Czy i kiedy Komisja Europejska zakaże sprzedaży aut spalinowych?
Tytuł tej wiadomości budzi grozę wśród entuzjastów konserwatywnej motoryzacji, ale sytuacja nie powinna nikogo dziwić. Globalne ocieplenie i emisja szkodliwych substancji to jeden z poważniejszych problemów współczesnego świata. Coraz wyższe stężenie szkodliwych substancji w atmosferze przyczynia się do wzrostu temperatury na ziemi i w konsekwencji prowadzi do powstawania katastrofalnego w skutkach łańcucha nieszczęść, które coraz częściej dają o sobie znać na naszych oczach. Oczywiście branża motoryzacyjna nie jest jedynym sprawcą w tym temacie, ale trzeba jasno stwierdzić, że gra w tym spektaklu jedną z głównych ról. Obecnie sektor transportowy odpowiada za ¼ całkowitej emisji CO2 i co najgorsze, tylko on notuje coraz wyższe wartości w tym niechlubnym zestawieniu.

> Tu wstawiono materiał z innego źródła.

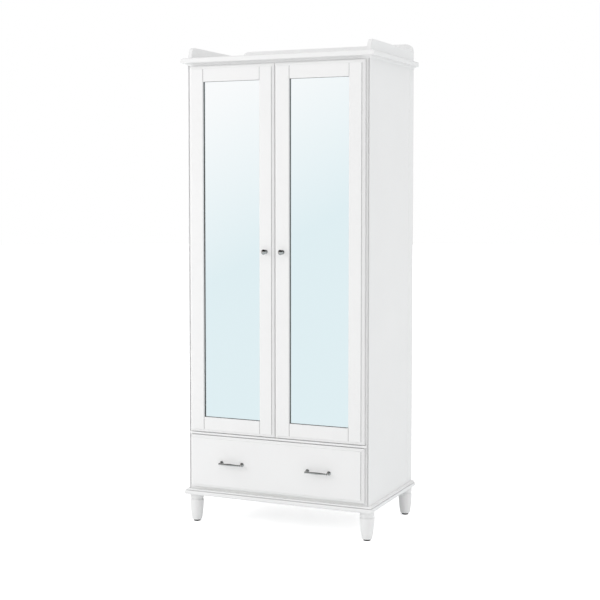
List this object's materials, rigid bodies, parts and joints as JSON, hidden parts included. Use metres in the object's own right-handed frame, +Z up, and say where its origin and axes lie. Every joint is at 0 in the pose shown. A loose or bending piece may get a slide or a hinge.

Przedstawiciele 9 krajów, postanowiły w związku z tym aktywnie działać by wywrzeć presję nowych zmian na terenie Unii Europejskiej. Austria, Belgia, Dania, Grecja, Holandia, Irlandia, Litwa, Luksemburg i Malta, będące w sprawie jednym tworem, wspólnie wysłały list do Komisji Europejskiej. Traktuje on o tym, aby KE wyznaczyła datę, od kiedy na terytorium Unii Europejskiej zostanie wprowadzony zaraz sprzedaży nowych aut z silnikami spalinowymi. Pomysłodawcy tej inicjatywy wierzą w to, że z góry określony termin pomoże w szybszym przeobrażeniu branży motoryzacyjnej na zeroemisyjną.
Polski Instytut Badań Rynku Motoryzacyjnego SAMAR, poprosił o komentarz w tej sprawie Tima McPhie – rzecznika Komisji Europejskiej. Ten, w lakonicznym tonie oświadczył, że ma świadomość problemu. Zakłada, że Komisja dokona przeglądu prawodawstwa dotyczącego norm emisji CO2 i sukcesywnie będzie wprowadzać w nim nowe zmiany. Według przepisów z 2012 roku, Unia miała wymusić redukcję emisji szkodliwych substancji o 90% – ale do roku 2050r. Autorzy listu o którym mowa na początku wpisu, sądzą jednak, że nie mamy na to tyle czasu i chcą wymusić na włodarzach Europy szybsze zmiany. Jak zachowa się Unia pod wpływem takich nacisków. Tego na razie nie wiemy.
Prawdą jest, że większość nowych aut, wprowadzanych do sprzedaży na terenie Unii Europejskiej spełnia z nawiązką zapisy dotyczące ustalonych limitów z roku 2012. Unia jest więc zdania, że stopniowe śrubowanie kolejnych limitów, powinno sprawić by samochody były jeszcze bardziej „czyste”. Każde urządzenie ma jednak kres swoich możliwości. Rodzi się problem inwestowania potężnych pieniędzy w nowoczesne technologie pozwalające te normy spełnić. Silniki spalinowe zdają się już dziś być na skraju swoich możliwości a silniki elektryczne zdają się nie mieć jeszcze takiej siły przebicia by stać się konkurencyjną alternatywą dla Diesel’a czy benzyny. Póki co Unia z chęcią dofinansowuje wszelkie inicjatywy i inwestycje mające przyczyniać się do popularyzacji aut zeroemisyjnych. Komisja przewiduje, że w ramach unijnej strategii „inteligentnej i zrównoważonej mobilności” do 2030 roku w Unii Europejskiej będzie zarejestrowanych ponad 30 milionów samochodów zeroemisyjnych. Na ile może to „zatkać usta” krajom, które obawiają się przyspieszonej katastrofy ekologicznej? Przekonamy się o tym w najbliższych latach.